# EXERCISE AIM
Count lines, not occurrences: give the number of lines holding the word "part", and nothing besides.

# ENTRIES
'''

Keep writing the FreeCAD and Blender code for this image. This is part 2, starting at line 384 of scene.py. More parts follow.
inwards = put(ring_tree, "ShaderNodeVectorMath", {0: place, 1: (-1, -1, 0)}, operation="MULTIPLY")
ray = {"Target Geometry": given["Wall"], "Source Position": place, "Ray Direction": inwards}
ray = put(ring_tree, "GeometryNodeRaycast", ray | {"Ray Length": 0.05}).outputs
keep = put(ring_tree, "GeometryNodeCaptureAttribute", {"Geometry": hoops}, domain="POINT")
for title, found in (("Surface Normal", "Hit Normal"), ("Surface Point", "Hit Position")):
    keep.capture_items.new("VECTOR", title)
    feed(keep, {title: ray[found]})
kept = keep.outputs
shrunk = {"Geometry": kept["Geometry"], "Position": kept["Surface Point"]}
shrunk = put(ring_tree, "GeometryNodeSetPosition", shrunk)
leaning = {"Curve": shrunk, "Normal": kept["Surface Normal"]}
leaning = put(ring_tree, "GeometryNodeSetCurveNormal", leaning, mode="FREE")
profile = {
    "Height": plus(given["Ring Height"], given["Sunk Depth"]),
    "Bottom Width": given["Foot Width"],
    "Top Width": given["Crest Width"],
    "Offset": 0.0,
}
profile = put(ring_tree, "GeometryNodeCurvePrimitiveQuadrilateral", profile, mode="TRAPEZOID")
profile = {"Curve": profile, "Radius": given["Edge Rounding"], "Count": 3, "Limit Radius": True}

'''
'''

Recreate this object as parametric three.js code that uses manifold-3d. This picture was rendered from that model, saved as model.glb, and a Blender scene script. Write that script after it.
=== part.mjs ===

'''

# SOLUTION
2